Only the lines from the one holding "Continue the Blender" through the one holding "# ---- crumb" are to be retyped, exactly as they appear, with both boundary lines included.

Dataset rows:

++++++

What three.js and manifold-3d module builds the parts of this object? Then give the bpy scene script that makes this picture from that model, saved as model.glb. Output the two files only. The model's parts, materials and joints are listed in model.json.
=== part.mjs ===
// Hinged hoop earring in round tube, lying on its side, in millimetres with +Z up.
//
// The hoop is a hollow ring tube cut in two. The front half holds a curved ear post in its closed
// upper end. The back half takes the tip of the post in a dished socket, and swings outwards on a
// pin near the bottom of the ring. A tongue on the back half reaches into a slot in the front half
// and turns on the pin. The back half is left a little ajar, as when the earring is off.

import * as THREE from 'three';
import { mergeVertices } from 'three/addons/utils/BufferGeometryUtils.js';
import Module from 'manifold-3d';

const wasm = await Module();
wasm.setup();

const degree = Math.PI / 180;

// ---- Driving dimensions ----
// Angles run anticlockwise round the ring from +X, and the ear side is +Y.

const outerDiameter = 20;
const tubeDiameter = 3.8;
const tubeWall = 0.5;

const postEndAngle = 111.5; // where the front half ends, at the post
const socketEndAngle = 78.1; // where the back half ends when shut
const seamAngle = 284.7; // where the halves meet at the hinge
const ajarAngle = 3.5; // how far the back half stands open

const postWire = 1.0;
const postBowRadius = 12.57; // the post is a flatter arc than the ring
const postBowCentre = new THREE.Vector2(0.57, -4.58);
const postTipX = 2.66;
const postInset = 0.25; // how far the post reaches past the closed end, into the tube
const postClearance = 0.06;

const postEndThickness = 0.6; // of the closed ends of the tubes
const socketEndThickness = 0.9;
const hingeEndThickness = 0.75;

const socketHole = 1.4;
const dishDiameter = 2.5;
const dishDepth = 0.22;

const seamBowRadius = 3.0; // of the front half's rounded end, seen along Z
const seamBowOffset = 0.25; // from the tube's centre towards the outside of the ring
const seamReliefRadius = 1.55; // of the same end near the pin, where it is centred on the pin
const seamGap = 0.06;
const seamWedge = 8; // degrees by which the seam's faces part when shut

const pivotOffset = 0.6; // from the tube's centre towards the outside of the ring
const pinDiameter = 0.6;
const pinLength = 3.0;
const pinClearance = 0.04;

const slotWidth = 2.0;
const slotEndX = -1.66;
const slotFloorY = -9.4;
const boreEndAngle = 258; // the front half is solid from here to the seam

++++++

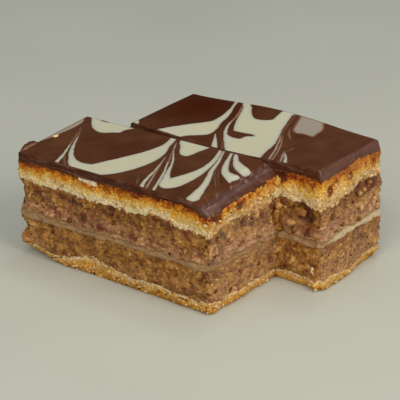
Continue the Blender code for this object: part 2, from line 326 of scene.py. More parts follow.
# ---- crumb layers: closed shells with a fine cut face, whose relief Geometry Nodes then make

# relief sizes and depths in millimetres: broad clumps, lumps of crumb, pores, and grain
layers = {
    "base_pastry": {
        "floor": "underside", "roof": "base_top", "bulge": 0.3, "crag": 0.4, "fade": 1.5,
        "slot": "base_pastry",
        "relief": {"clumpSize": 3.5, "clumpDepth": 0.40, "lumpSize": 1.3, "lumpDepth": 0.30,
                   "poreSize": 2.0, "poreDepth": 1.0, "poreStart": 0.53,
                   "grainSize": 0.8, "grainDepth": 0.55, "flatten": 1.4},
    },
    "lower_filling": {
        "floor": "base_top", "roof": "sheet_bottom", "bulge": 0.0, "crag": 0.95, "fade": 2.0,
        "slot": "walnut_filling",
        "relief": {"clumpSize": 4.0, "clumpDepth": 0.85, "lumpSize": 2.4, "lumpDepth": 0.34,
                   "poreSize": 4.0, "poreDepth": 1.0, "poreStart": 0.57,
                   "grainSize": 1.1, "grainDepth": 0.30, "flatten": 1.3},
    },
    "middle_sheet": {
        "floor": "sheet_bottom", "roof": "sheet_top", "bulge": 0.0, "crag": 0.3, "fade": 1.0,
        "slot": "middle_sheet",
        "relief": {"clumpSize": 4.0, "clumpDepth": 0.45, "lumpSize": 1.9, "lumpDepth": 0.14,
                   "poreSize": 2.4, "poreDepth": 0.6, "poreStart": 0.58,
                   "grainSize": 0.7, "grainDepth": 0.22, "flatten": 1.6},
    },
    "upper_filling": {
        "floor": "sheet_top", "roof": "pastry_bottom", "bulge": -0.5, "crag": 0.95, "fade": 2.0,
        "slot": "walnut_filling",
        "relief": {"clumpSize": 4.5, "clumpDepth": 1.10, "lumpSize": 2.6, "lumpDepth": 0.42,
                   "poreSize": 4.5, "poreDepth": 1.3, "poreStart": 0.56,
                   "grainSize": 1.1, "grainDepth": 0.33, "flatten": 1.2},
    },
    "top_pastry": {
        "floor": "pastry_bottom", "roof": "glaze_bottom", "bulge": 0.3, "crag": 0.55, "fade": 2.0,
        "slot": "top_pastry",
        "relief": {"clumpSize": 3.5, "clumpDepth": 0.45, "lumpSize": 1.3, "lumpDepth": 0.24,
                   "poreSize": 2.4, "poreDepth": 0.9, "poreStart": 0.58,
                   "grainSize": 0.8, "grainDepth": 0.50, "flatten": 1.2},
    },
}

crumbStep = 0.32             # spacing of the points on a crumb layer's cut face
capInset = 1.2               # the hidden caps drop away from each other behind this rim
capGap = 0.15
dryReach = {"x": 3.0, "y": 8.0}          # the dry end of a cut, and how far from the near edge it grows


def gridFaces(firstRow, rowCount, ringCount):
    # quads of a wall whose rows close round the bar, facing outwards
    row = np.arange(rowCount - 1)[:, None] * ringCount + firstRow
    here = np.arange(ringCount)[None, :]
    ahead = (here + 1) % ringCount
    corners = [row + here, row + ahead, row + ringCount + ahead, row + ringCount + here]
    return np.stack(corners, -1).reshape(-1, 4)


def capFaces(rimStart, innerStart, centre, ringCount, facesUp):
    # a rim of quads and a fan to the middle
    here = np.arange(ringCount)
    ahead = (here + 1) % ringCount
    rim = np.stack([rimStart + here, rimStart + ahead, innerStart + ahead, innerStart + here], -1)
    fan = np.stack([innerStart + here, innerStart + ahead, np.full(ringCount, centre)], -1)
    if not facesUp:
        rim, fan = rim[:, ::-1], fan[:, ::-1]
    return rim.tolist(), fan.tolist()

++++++

**Final result**
Continue the Blender code for this object: part 2, from line 324 of scene.py. More parts follow.
# ---- crumb layers: closed shells with a fine cut face, whose relief Geometry Nodes then make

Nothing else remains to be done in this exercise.